Sunday, January 15, 2012

New plan criminalizes Palestinian citizens of Israel

Alternative Information Center

On the request of Prime Minister Benjamin Netanyahu, the Minister of Internal Security, Yitzhak Aharonovitch (Israel Beteinu), presented a plan to the government today that will essentially criminalize Palestinian citizens of Israel under the guise of “improving personal and community security within the Arab sector.”

According to the plan, which the Ministry of Public Security has already begun to implement, three special police units, including detective and investigation units, were created in Nazareth, Tayibe and the Bedouin communities in the south. Some 11 additional units will be established within the next two years. According to the plan, neighborhood watches will be strengthened in Arab areas and the Arab sector will be given special priority for programs like “City Without Violence” and the war on drugs.

While the Aharonovitch plan is presented as a service to the Arab-Palestinian community in Israel, it further criminalizes Palestinian citizens of the state without addressing the root causes of crime.

According to Adalah Legal Center for Arab Minority Rights in Israel, the criminal justice system is regularly used as a means of delegitimizing Palestinian political acts. Police routinely use force against Arab demonstrators in order to silence voices of protest. Furthermore, Palestinian citizens encounter disproportionate and systematic mass arrests, primarily on the pretense of their mere presence at the scene.

In addition, more than 30 laws discriminate against Palestinian citizens of Israel, and the current government coalition has proposed new racist and discriminatory bills which are at various stages in the legislative process. They include laws that will place restrictions on freedom of movement, freedom of speech, and access to the political system, including ideological limitations on the platforms of political parties. Such laws are used to curb the political freedom of Palestinian citizens and their elected representatives and are shrinking their already limited space for political action.

In addition to the legal restrictions imposed by the state, the Palestinian community within Israel is subject to constant racist attacks by law enforcement agencies and by Jewish citizens.

According to the 2011 Racism Report, published by the Coalition Against Racism in Israel, 46 Arab citizens have been killed since October 2000, with only two cases involving Israeli police officers ending in conviction. 28 incidents of violence against Arab citizens committed by security forces were recorded during 2011, which is almost double the number of incidents in the previous year. In addition, 68 incidents of racism by Jewish citizens against Arab citizens were reported during 2011.

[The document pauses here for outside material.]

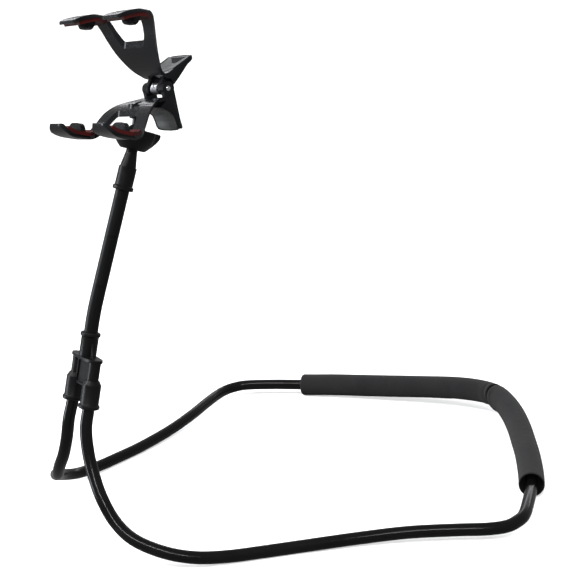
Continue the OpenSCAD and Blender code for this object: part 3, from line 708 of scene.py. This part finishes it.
def superellipse(half_w, half_d, power, count=72):
    points = []
    for a in around(count):
        c, d = math.cos(a), math.sin(a)
        points.append((half_w * math.copysign(abs(c) ** (2 / power), c),
                       half_d * math.copysign(abs(d) ** (2 / power), d)))
    return points


def box(left, right, low, high):
    return [(left, low), (right, low), (right, high), (left, high)]


def to_side(side, outline):
    """The outline at the side of -1 or 1, running the same way round."""
    moved = [(side * u, v) for u, v in outline]
    return moved if side > 0 else moved[::-1]


half_pitch = LEG_PITCH / 2
body = Shells()
body.slab(superellipse(*PLATE_HALF, PLATE_POWER), "Z", PLATE_THICK)
body.lathe(BARREL_SECTION, 0.0)
for side in (-1, 1):
    body.slab(to_side(side, FIN_OUTLINE), "Y", FIN_THICK)
    body.lathe(STUB_SECTION, half_pitch * side)
    body.slab(to_side(side, box(*RIDGE_ACROSS, WEB_LOW, PLATE_UP)), "Y", RIDGE_THICK)
body.slab(box(-half_pitch, half_pitch, WEB_LOW, PLATE_UP), "Y", WEB_THICK)
body.slab(box(-BAR_HALF, BAR_HALF, WEB_LOW - 0.2, WEB_LOW + 1.4), "Y", BAR_THICK)
connector = body.finish("connector")
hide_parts("y_body")
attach(connector, "base")

for side, name in ((-1, "left"), (1, "right")):
    shell = Shells()
    shell.lathe(COUPLER_SECTION, half_pitch * side)
    coupler = shell.finish(name + "_leg_coupler")
    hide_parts(name + "_coupler")
    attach(coupler, "base")


# Locking nut: a flared bowl with lobes

NUT_SIDES = 180
NUT_R = 16.0
NUT_FOOT_R = 8.0
NUT_H = 13.4
NUT_LOBES = 5
NUT_TURN = 7.25        # degrees
NUT_OVER_BALL = 2.6 + 0.3  # from the middle of the ball up to the rim
FLARE_TOP = 0.84       # the share of the height at which the flare is done
FLARE_POWER = 1.45
VALLEY_FAR = 1.28      # the valleys are cut by cylinders that stand this many radii out
VALLEY_DEPTH = 3.0
NO_VALLEY = 1.2        # the same, where no cylinder reaches
RIDGE_SOFT = 0.2       # how softly the flare and the valleys meet
NUT_MARGIN = 0.03
NUT_BORE = [(9.9, NUT_H - 0.05), (9.6, NUT_H - 0.5), (9.6, NUT_H * 0.48), (4.5, NUT_H * 0.10), (4.3, 0.0)]


def nut_radius(h, a):
    """The nut's outer radius at height h and angle a."""
    t = h / NUT_H
    flare = NUT_FOOT_R + (NUT_R - NUT_FOOT_R) * (1 - (1 - min(t / FLARE_TOP, 1.0)) ** FLARE_POWER)
    lobe = FULL_TURN / NUT_LOBES
    off = ((a / lobe) % 1.0 - 0.5) * lobe
    far = NUT_R * VALLEY_FAR
    cut = far - NUT_R + VALLEY_DEPTH
    inside = cut * cut - (far * math.sin(off)) ** 2
    valley = far * math.cos(off) - math.sqrt(inside) if inside > 0 else NUT_R * NO_VALLEY
    soft = -math.log(math.exp(-flare / RIDGE_SOFT) + math.exp(-valley / RIDGE_SOFT)) * RIDGE_SOFT
    return min(soft, NUT_R - NUT_MARGIN)


def nut_mesh():
    place = Matrix.Translation(BALL - (NUT_H - NUT_OVER_BALL) * ARM) @ Matrix.Rotation(-ARM_LEAN, 4, "X")
    # Rings: height, and a step in or out from the nut's radius there
    rings = [(0.0, -0.9), (0.05, -0.45), (0.25, -0.15), (0.6, 0.0)]
    rings += [(h, 0.0) for h in np.linspace(1.0, NUT_H - 0.9, 26).tolist()]
    rings += [(NUT_H - 0.5, -0.12), (NUT_H - 0.2, -0.35), (NUT_H - 0.05, -0.7), (NUT_H, -1.1), (NUT_H, -2.2)]
    points = []
    for h, shift in rings:
        for a in around(NUT_SIDES):
            r = nut_radius(h, a - math.radians(NUT_TURN)) + shift
            points.append(place @ Vector((r * math.cos(a), r * math.sin(a), h)))
    for r, h in NUT_BORE:
        points += [place @ Vector((r * math.cos(a), r * math.sin(a), h)) for a in around(NUT_SIDES)]
    rows = len(rings) + len(NUT_BORE)
    faces = grid_faces(rows, NUT_SIDES, flip=True)
    last = (rows - 1) * NUT_SIDES
    for k in range(NUT_SIDES):
        n = (k + 1) % NUT_SIDES
        faces.append((n, last + n, last + k, k))
    return new_object("lobed_nut", points, faces, SATIN)


nut = nut_mesh()
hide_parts("locking_nut")
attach(nut, "nut")


# Spring at the pin: nearly four curls between two straight ends, one for each jaw

WIRE_R = 0.6
WIRE_SIDES = 14
CURL_R = 3.3
CURL_PITCH = 1.9
FIRST_ANGLE = 206.0
LAST_ANGLE = 157.0 + 360.0 * 4
SPRING_LEG = 13.5      # how far the straight ends reach past the curls
LEG_FROM = 1.2
LEG_POINTS = 12
CURL_POINTS = 150
SPRING_HALF = CURL_PITCH * (LAST_ANGLE - FIRST_ANGLE) / 720


def curl_place(a):
    x = -SPRING_HALF + CURL_PITCH * (a - FIRST_ANGLE) / 360
    return Vector((x, -CURL_R * math.cos(math.radians(a)), CURL_R * math.sin(math.radians(a))))


def curl_way(a):
    return Vector((0.0, math.sin(math.radians(a)), math.cos(math.radians(a))))


def spring_mesh():
    leg = np.linspace(SPRING_LEG, LEG_FROM, LEG_POINTS).tolist()
    line = [curl_place(FIRST_ANGLE) - s * curl_way(FIRST_ANGLE) for s in leg]
    line += [curl_place(a) for a in np.linspace(FIRST_ANGLE, LAST_ANGLE, CURL_POINTS).tolist()]
    line += [curl_place(LAST_ANGLE) + s * curl_way(LAST_ANGLE) for s in leg[::-1]]
    line = np.array([PIN @ p for p in line])
    across = tuple(PIN.to_3x3() @ Vector((1, 0, 0)))
    return sweep("pin_spring", line, lambda s: WIRE_R, WIRE_SIDES, STEEL, start=across)


spring = spring_mesh()
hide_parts("torsion_spring")
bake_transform(spring)


# Wings: a dished finger plate on two side walls, over the flat wing of each jaw.
# Rows: share of the length, outer edge (forward, up), inner edge (forward, up), half width, dish,
# depth of the web.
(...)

It is reasonable to expect that the increased number of law enforcement officers within Palestinian communities will also see an increase the number of racist acts by law enforcement officers against Palestinian citizens of Israel. On the other hand, it is doubtful that raising the amount of police officers on the streets, without addressing the root causes of crime, will actually reduce crime.

The Aharonovitch plan is racist because it presupposes that crime in Israel is an Arab phenomenon and that Arabs commit crime because they are Arabs. It does not take into consideration that the state’s discriminatory policies exacerbate and, in some cases, create the social issues that go hand-in-hand with crime.

Over half of Arab families in Israel live in poverty. The figure is far higher among Arab Bedouin families, at 67.2%. The average poverty rate throughout Israel is 20.5%.

The high rate of poverty among Palestinian citizens of Israel is directly related to institutional discrimination which includes land confiscations, evictions and zoning restrictions that prevent Arab localities from developing their own industries or commercial zones. Many employers require potential employees to have completed military service—and as a tremendous majority of Arab citizens do not serve in the Israeli army, this requirement is a euphemism for being Jewish—further restricting job opportunities.

In addition,  Israel ranks local councils and municipalities according to a ten point socio-economic scale: cluster 10 represents the wealthiest localities, and cluster 1 the poorest towns. The 75 Arab localities in the state make up around 87% of all localities within clusters 1-3, around 72% of all localities within clusters 1-4, and 0% of the most prosperous localities in the country, clusters 7-10. As a consequence, the services provided by local authorities are generally both scarcer and of poorer quality in Arab localities.

The Israeli government has proposed no answer to this discrimination. On the opposite, the eviction of Palestinians from their land, and their resettlement in shanty towns is reaching historical heights and no development solutions are proposed for Arab localities. The new plan is not just an innocent attempt to curb crime in Arab localities—rather crime is being used to justify a larger presence of police forces that will deepen repression and curb the right of the Palestinian citizens to voice their protest of Israeli policies.